Second, talent is still king. Amazon’s selection of 20 finalists was heavily driven by where the company believed it could readily find the talent it needs to fill 50,000 high-paying white-collar jobs. This includes huge cities with large labor forces, but also smaller cities that have been developing the kind of talent Amazon might want to hire. This is most evident in the Midwest, which despite being slower-growing overall had four finalist cities: Chicago, Columbus, Indianapolis and Pittsburgh. The last three were among the top cities in the region for growth since 2000 among people ages 25-34 with college degrees. Detroit, despite being bigger than all three, didn’t make the cut because of the talent factor. Since 2000, Detroit ranked last in Midwest growth for young adults with college degrees.

Third, only a limited number of cities will win big in tech. There were 238 entrants for Amazon’s HQ2. But even if the company ends up putting facilities in multiple cities -- a definite possibility as it is already expanding in places like Boston and New York -- most of the finalists are going to end up as losers in this competition. In that respect, it’s metaphoric of the tech industry in general.

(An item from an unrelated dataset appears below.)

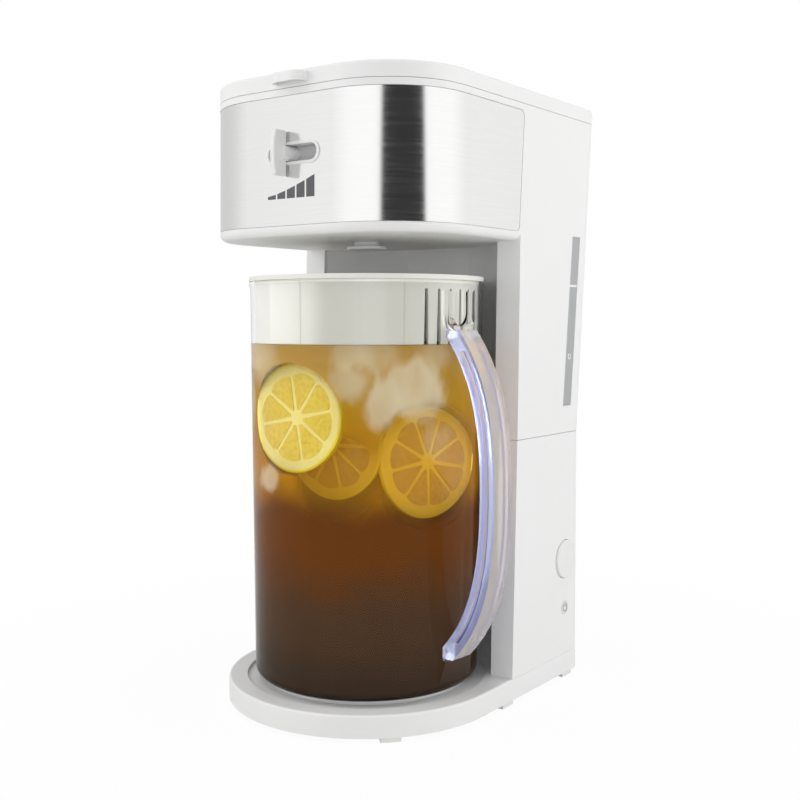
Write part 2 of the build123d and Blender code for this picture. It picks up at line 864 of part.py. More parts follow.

Software-based platforms like Facebook and Google have very high fixed costs but very low marginal costs -- the expense of producing each additional unit of a product or service. This makes them hyper-efficient as they scale up. Network effects on these platforms can also promote a winner-takes-all outcome: People are on Facebook because their families and friends are on it. This means a relatively small number of firms dominate in many categories. Amazon itself is an example of this, though it is much more of a physical business than these others. This means that by nature the major headquarters will be located in a limited number of cities.

That doesn’t keep lots of cities from aspiring to create a high-tech hub. Realistically, most of them are not going to be a major player. That doesn’t mean it’s not worth pursuing the tech business or trying to build something of a local tech community. But tech is unlikely to be a mass-scale employer in the vast majority of places. Cities that pin too much hope on the technology business are likely to be disappointed.

Fourth, mature corporations are becoming the drivers of tech. The image of a tech company may be as a startup in a garage, but gigantic, mature technology firms like Apple, Facebook and Google increasingly dominate today’s Silicon Valley. Salesforce, whose market capitalization hit $90 billion this spring, is building the tallest skyscraper in San Francisco.

It’s not that cities outside Silicon Valley won’t benefit from tech growth. The tech industry is swelling with new jobs in New York City, for example, but the major employers are in most cases established big names. Facebook employs 5,000 there and is growing. Google already owns one building in New York and employs 6,000 people. It just bought another building, Chelsea Market, for $2.4 billion. And even before the HQ2 bidding got underway, Amazon announced that it was hiring 2,000 people in New York.

So for cities desiring to grow employment in the tech sector, convincing these companies to open offices in them may be increasing in importance relative to traditional new startups, though the latter remain critical. In this light, the HQ2 competition may be a preview of coming attractions.

And finally, don’t get too focused on the huge, sexy deals. It’s understandable why cities and states went hog wild over HQ2. But most of the growth in a local economy is going to come from existing businesses. Places need to put the same effort into growing the companies they already have that they do into luring companies from elsewhere. They also need to do what they can to grow new local startups, and not just in the tech sector. There’s no substitute for doing the hard work of starting and scaling up locally based companies.